Updated news on the Gambino, Genovese, Bonanno, Lucchese and Colombo Organized Crime Families of New York City.

Friday, November 9, 2012

Turncoat mob associate expected to testify at Philly trial today



Frank "Frankie the Fixer" DiGiacomo (left) secretly recorded conversations with Louis "Bent Finger Lou" Monacello.
A mob associate who turned government cooperator because he may have feared that Joseph Ligambi wanted him dead is expected to testify against the reputed mob boss and other ex-associates for the first time today.
Louis "Bent Finger Lou" Monacello, 46, is likely to spend at least a day on the witness stand describing for prosecutors what he knows and did for the Philadelpha mob.

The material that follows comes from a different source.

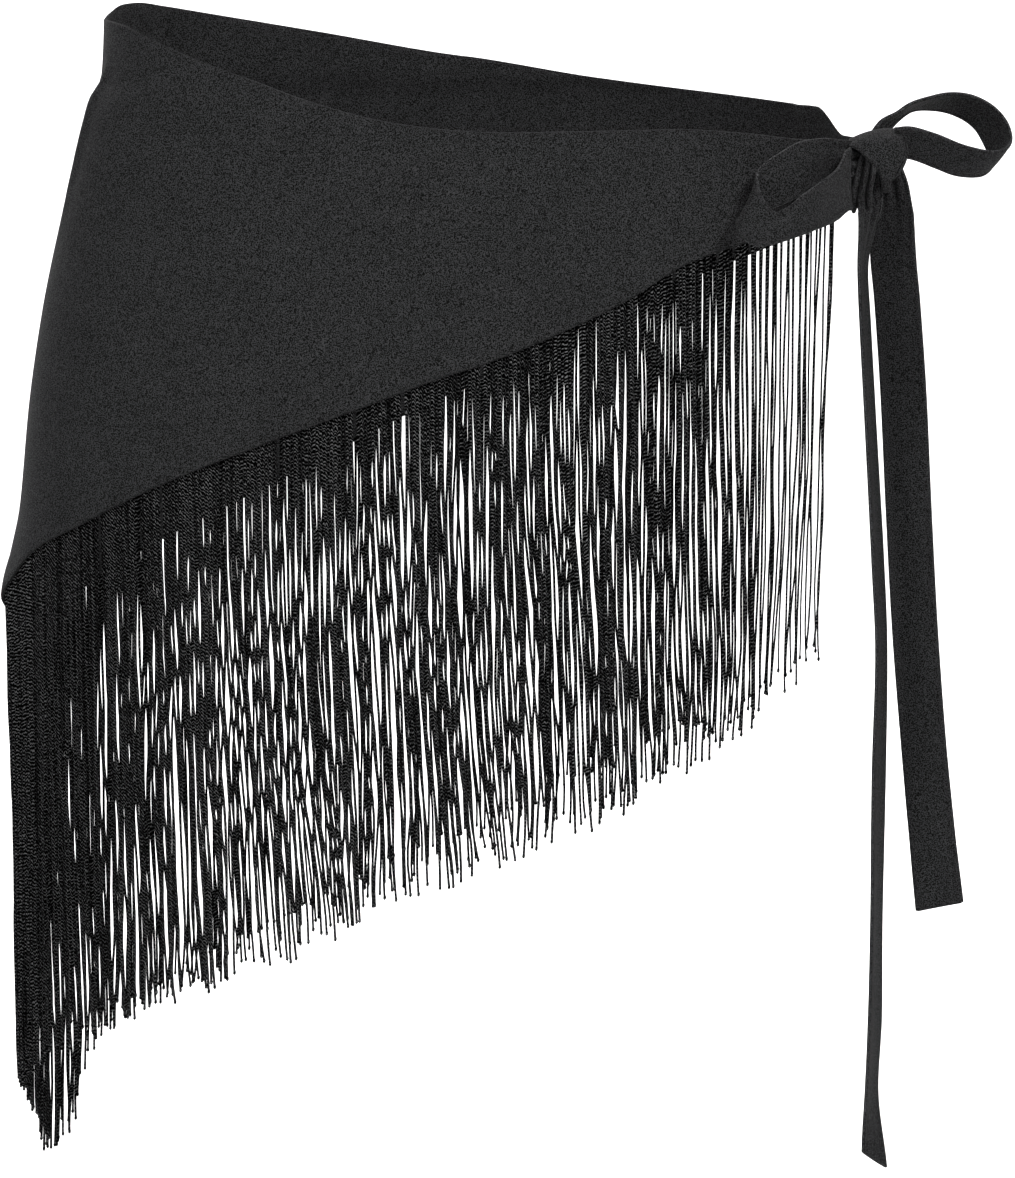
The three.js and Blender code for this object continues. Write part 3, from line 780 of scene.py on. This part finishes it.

Then he'll likely spend just as long fending off cross-examination by lawyers for the 73-year-old Ligambi and six codefendants.
Monacello was on the other side of the courtroom after FBI agents arrested him and the others in May 2010. That roundup capped a decade-long investigation into extortion, loan-sharking and gambling by the local mob and set the stage for the racketeering trial that began in late October and could stretch to the end of the year.
Prosecutors once described Monacello as a "high-ranking associate" and leader of a crew run by one of the defendants, George "Georgie" Borgesi, a 49-year-old nephew of Ligambi's believed to run gambling and loan-shark operations in Delaware County. When Borgesi was jailed in another case, they said, Monacello ran his rackets and visited him in prison to deliver updates.
Monacello also allegedly served as a collector for the mob, directed by Ligambi directed to collect yearly "street tax" or "tribute payments" from South Jersey bookies between 2000 to 2007.
Besides describing those duties, Monacello, who began cooperating in 2010, could be asked to recount for jurors a conversation in which Borgesi allegedly bragged about his involvement in 11 murders.
Jurors are also likely to hear about disputes within the crime family that may have led to Monacello's decision to cooperate. In 2008, Monacello was convicted of solicitation of assault for trying to hire someone to kill Martin Angelina, a reputed captain, because he believed Angelina was collecting on debts owed to him.
Prosecutors have acknowledged Monacello's role as a cooperating witness, but it's not clear yet how he will benefit. He entered a guilty plea in July 2011, which for a time was sealed from public access by the trial judge, U.S. District Judge Eduardo Robreno.
Lawyers for all the defendants have tried to challenge the case as flimsy - more talk that actual violence, and much of it recorded by degenerate gamblers and informants trying to wrangle out of legitimate loans or their own criminal cases. Monacello inevitably faces those same accusations when cross-examination begins late Friday or next week.
"Lou Monacello had one thing in mind, and that was Lou Monacello," Borgesi's lawyer, Paul Hetznecker, said during opening statements.